+++ SUPPLIED ENTRIES +++

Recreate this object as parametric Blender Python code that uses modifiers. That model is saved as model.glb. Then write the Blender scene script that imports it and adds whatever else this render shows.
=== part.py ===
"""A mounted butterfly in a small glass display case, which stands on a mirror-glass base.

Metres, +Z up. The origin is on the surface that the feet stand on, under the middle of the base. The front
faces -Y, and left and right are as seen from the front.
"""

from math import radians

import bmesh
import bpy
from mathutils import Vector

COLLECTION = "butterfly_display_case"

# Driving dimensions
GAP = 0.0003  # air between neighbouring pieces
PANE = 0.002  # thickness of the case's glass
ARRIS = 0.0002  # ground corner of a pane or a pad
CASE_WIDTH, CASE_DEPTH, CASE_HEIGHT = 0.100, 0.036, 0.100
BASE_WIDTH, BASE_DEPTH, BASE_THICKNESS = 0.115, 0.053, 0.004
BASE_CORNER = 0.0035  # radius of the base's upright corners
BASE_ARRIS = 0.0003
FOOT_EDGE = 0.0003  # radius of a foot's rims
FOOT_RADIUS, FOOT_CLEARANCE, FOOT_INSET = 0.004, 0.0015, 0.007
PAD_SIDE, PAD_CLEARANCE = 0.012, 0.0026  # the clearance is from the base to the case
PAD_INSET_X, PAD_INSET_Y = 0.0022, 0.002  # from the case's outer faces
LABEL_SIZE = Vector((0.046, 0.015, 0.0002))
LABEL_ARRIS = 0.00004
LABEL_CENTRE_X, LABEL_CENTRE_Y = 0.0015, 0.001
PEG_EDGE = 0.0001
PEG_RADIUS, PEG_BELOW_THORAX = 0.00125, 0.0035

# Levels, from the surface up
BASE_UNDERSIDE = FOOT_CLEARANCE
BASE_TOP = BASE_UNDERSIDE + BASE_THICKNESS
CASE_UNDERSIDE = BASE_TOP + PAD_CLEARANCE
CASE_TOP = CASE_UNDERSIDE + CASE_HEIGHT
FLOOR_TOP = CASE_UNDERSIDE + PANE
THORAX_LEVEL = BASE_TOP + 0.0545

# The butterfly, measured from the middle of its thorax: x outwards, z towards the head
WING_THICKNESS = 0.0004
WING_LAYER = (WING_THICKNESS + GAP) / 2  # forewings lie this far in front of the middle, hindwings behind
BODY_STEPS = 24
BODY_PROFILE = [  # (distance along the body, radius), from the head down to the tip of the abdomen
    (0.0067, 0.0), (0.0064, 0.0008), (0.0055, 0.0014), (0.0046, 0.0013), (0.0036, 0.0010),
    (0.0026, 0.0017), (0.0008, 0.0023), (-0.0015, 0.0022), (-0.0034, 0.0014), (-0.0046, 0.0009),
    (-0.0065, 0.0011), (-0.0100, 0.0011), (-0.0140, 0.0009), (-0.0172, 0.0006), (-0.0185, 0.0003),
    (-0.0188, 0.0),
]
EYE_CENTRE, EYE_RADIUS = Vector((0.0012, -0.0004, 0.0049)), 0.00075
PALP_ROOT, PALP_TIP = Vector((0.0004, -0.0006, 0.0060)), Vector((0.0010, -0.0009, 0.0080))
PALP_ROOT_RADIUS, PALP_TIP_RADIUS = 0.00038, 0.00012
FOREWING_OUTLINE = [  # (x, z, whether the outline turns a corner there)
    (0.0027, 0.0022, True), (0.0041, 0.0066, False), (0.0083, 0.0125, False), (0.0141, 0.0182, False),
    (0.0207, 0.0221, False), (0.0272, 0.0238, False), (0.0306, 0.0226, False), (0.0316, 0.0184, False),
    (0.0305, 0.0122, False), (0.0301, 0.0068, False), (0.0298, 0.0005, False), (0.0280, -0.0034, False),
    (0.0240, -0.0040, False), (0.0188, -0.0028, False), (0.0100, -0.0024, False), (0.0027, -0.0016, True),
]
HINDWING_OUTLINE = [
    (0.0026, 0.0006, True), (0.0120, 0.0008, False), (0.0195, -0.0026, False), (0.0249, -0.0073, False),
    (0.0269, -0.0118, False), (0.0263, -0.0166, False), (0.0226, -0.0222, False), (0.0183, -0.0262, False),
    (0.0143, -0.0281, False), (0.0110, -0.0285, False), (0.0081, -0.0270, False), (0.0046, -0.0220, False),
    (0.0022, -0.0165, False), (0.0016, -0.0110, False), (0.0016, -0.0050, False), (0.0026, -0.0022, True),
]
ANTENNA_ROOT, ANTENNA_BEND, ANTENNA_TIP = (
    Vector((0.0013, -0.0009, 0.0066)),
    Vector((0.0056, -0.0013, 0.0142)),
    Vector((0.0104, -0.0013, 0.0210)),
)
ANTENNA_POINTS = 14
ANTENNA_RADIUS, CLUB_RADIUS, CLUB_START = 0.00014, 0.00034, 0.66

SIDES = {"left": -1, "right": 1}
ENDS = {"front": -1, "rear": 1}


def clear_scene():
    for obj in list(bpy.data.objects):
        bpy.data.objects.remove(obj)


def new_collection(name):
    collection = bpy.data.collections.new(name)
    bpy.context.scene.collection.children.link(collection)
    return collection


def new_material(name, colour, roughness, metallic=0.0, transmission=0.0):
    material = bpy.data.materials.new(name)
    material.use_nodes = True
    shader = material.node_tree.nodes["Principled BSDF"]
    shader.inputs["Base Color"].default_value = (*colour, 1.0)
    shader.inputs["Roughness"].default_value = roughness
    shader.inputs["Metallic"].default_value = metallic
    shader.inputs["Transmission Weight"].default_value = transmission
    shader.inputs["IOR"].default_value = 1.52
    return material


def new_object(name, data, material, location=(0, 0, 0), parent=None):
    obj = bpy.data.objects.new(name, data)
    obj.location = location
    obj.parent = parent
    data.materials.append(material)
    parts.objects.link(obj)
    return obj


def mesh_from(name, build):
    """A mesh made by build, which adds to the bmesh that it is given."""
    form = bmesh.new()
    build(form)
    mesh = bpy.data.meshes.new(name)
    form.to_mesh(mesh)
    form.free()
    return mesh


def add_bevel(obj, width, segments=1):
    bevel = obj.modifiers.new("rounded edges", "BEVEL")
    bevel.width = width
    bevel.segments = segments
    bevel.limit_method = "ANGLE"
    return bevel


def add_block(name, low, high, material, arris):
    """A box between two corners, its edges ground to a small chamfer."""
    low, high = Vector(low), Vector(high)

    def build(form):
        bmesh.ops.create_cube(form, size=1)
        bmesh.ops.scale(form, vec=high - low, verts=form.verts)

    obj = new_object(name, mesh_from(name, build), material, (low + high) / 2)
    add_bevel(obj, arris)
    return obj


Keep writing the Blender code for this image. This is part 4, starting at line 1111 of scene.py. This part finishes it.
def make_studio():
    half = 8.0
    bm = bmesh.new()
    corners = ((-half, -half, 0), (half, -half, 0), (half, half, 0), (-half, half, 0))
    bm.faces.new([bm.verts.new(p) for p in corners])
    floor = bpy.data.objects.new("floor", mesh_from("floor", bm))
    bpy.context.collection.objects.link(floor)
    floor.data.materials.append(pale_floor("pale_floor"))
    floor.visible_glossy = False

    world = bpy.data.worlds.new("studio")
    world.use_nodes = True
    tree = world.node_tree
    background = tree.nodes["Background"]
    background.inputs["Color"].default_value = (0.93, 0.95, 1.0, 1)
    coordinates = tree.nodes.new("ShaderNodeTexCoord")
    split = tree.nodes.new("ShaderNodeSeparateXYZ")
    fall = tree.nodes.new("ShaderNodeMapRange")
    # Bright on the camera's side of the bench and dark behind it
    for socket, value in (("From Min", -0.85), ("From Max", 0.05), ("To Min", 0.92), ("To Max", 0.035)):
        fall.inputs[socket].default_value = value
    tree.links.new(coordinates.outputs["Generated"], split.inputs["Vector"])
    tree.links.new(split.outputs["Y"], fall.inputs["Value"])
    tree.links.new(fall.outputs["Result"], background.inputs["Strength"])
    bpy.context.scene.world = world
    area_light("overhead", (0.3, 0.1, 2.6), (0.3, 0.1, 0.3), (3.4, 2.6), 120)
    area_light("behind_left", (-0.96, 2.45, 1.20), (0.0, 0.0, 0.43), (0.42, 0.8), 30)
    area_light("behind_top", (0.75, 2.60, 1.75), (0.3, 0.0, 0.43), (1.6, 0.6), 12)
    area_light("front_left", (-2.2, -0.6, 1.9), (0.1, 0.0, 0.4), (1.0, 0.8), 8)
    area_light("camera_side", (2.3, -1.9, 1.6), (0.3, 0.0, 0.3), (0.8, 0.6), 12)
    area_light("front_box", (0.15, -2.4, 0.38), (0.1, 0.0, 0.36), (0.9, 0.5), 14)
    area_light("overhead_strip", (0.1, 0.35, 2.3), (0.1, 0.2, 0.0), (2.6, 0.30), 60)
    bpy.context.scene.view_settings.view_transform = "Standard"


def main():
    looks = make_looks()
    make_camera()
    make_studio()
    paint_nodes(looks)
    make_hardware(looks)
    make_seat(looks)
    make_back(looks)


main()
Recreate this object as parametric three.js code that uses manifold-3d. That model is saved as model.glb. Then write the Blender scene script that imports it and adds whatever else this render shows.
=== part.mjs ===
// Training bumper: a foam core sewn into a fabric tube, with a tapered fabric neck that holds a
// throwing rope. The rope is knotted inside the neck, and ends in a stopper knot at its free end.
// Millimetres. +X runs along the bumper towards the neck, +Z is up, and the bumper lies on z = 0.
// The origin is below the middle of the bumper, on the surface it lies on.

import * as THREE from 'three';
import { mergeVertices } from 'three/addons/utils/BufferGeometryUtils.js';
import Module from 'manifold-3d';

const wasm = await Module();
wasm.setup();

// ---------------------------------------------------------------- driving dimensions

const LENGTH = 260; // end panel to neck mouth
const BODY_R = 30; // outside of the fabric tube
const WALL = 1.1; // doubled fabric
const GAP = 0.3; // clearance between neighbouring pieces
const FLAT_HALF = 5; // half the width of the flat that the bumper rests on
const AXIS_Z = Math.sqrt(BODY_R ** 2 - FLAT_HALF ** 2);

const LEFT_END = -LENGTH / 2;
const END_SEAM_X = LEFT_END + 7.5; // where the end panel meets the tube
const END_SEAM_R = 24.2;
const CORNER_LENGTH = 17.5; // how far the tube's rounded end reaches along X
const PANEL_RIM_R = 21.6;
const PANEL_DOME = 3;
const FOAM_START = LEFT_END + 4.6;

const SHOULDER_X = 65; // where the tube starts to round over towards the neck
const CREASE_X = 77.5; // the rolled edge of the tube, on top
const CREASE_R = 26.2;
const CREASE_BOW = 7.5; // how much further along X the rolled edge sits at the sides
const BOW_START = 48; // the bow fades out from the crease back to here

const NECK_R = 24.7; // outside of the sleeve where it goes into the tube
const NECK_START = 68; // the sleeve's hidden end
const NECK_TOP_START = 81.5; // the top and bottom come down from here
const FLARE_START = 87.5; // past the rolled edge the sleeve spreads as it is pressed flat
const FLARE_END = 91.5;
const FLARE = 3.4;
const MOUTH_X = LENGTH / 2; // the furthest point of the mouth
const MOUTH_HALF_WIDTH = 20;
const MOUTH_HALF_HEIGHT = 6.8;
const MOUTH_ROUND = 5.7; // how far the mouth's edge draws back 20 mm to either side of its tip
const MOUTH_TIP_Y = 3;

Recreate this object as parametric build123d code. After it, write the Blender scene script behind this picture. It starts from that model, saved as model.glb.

+++

**TASK INSTRUCTIONS:** Where a line of the material above holds the string "starts", copy that line.

**TASK RESULT:**
const SHOULDER_X = 65; // where the tube starts to round over towards the neck
Recreate this object as parametric build123d code. After it, write the Blender scene script behind this picture. It starts from that model, saved as model.glb.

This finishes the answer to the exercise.